▼

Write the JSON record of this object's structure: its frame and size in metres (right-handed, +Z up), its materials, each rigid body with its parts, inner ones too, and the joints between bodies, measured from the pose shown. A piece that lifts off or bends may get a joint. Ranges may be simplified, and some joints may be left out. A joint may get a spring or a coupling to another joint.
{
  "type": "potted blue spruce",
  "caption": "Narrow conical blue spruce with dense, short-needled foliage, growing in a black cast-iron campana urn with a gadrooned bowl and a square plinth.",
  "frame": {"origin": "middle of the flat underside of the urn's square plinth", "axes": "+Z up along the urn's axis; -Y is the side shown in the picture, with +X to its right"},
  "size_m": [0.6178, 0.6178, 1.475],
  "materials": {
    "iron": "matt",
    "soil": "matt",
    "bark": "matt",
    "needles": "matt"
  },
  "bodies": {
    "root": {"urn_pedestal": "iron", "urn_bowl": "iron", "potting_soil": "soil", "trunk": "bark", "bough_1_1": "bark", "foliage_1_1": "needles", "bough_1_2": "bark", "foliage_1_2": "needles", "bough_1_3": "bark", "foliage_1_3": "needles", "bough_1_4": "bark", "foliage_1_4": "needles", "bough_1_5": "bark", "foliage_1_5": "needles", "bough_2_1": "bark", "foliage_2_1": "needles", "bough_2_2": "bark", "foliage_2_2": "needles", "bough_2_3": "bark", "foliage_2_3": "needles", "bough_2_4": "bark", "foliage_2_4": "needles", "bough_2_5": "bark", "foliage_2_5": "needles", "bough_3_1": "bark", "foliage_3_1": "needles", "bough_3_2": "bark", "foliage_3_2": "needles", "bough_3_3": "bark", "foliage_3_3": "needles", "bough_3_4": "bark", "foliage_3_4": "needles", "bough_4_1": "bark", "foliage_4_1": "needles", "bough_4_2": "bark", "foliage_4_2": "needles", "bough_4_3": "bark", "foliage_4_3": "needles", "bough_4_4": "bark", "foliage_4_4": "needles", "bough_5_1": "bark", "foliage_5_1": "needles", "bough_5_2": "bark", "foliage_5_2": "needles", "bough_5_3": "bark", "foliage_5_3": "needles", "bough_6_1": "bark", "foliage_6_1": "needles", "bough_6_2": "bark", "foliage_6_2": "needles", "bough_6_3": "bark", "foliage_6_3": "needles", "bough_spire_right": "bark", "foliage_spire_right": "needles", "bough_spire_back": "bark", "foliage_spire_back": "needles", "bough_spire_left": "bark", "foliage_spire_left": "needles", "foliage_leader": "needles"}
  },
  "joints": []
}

▲

Your task is to repeat each line of the material exactly.

Write the JSON record of this object's structure: its frame and size in metres (right-handed, +Z up), its materials, each rigid body with its parts, inner ones too, and the joints between bodies, measured from the pose shown. A piece that lifts off or bends may get a joint. Ranges may be simplified, and some joints may be left out. A joint may get a spring or a coupling to another joint.
{
  "type": "potted blue spruce",
  "caption": "Narrow conical blue spruce with dense, short-needled foliage, growing in a black cast-iron campana urn with a gadrooned bowl and a square plinth.",
  "frame": {"origin": "middle of the flat underside of the urn's square plinth", "axes": "+Z up along the urn's axis; -Y is the side shown in the picture, with +X to its right"},
  "size_m": [0.6178, 0.6178, 1.475],
  "materials": {
    "iron": "matt",
    "soil": "matt",
    "bark": "matt",
    "needles": "matt"
  },
  "bodies": {
    "root": {"urn_pedestal": "iron", "urn_bowl": "iron", "potting_soil": "soil", "trunk": "bark", "bough_1_1": "bark", "foliage_1_1": "needles", "bough_1_2": "bark", "foliage_1_2": "needles", "bough_1_3": "bark", "foliage_1_3": "needles", "bough_1_4": "bark", "foliage_1_4": "needles", "bough_1_5": "bark", "foliage_1_5": "needles", "bough_2_1": "bark", "foliage_2_1": "needles", "bough_2_2": "bark", "foliage_2_2": "needles", "bough_2_3": "bark", "foliage_2_3": "needles", "bough_2_4": "bark", "foliage_2_4": "needles", "bough_2_5": "bark", "foliage_2_5": "needles", "bough_3_1": "bark", "foliage_3_1": "needles", "bough_3_2": "bark", "foliage_3_2": "needles", "bough_3_3": "bark", "foliage_3_3": "needles", "bough_3_4": "bark", "foliage_3_4": "needles", "bough_4_1": "bark", "foliage_4_1": "needles", "bough_4_2": "bark", "foliage_4_2": "needles", "bough_4_3": "bark", "foliage_4_3": "needles", "bough_4_4": "bark", "foliage_4_4": "needles", "bough_5_1": "bark", "foliage_5_1": "needles", "bough_5_2": "bark", "foliage_5_2": "needles", "bough_5_3": "bark", "foliage_5_3": "needles", "bough_6_1": "bark", "foliage_6_1": "needles", "bough_6_2": "bark", "foliage_6_2": "needles", "bough_6_3": "bark", "foliage_6_3": "needles", "bough_spire_right": "bark", "foliage_spire_right": "needles", "bough_spire_back": "bark", "foliage_spire_back": "needles", "bough_spire_left": "bark", "foliage_spire_left": "needles", "foliage_leader": "needles"}
  },
  "joints": []
}